Luis Cid “Carriega” engrasó la máquina y La Romareda se hizo inexpugnable. “El de Zaragoza es partido perdido” fue un comentario extendido por vestuarios y mentideros de toda España. Y tanto. Dos años y medio sin bajar el mentón en casa, un histórico segundo puesto en Liga, un subcampeonato de Copa del Rey y una noche, en directo por TVE, en la que el flamante Real Madrid campeón de Del Bosque y Miljanic cayó por 6-1 con tres goles de García Castany y un Nino Arrúa excelso e imperial. Le proclamaron mejor extranjero de la Liga española por delante de un tal Johan Cruyff.

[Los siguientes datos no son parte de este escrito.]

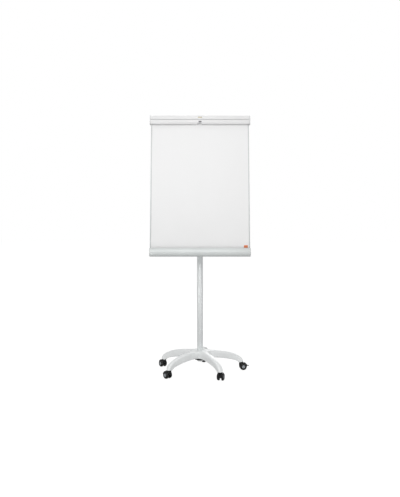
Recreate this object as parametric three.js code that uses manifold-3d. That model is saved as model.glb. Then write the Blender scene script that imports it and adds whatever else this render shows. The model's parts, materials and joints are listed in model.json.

Arrúa fue uno de los primeros en llegar y uno de los últimos en marcharse a su casa de Cerro dejando seis años de fútbol total, liderazgo, personalidad apabullante, ego recrecido, salida excelente en la misma área de Manolo Nieves, llegadas desde la línea de tres cuartos hasta la red y celebraciones de locura con los brazos extendidos y abrazado a las primeras filas de la Puerta 14 de La Romareda.
En la Gala del 75 aniversario del Real Zaragoza recibieron un más que merecido homenaje. Horas antes habían recorrido la ciudad, de día y de noche, como cuando eran jóvenes, guapos y peludos. Los Zaraguayos se movían en la pista y la barra casi a diario con la misma habilidad que en el verde. Marcaron tendencia en aquella Zaragoza que se desperezaba al ritmo de Camilo Sesto y Barry White. Cuentan que en la calle parecían estrellas del pop; pantalones de campana a rayas anchas, americana larga sobre jersey de cuello aborregado y zapatos de piel de cocodrilo para marcar tendencias, romper corazones y alguna copa bajo los altavoces más exclusivos de la capital.
Se fue Diarte y el club fichó al portugués Jordao. Se fue Carriega y llegó Lucien Muller. El fibroso Ocampos había emigrado años antes, lo mismo que después harían Soto, Blanco o Diarte rumbo al Turia. La colonia guaraní se desintegró y el equipo entró en una espiral de problemas, envidias y celos que afectaron a Nino. El diez llegó a estar apartado del equipo tras un desencuentro con Jordao por un lanzamiento de penalti frente al Salamanca. El club volvió a purgarse por Segunda en 1978.  Carácter y melena tiene Darío Franco. Un tipo con una tibia rota, el escroto rasgado y una canción que todavía resuena en la Puerta 14. Pero eso ya es otra historia.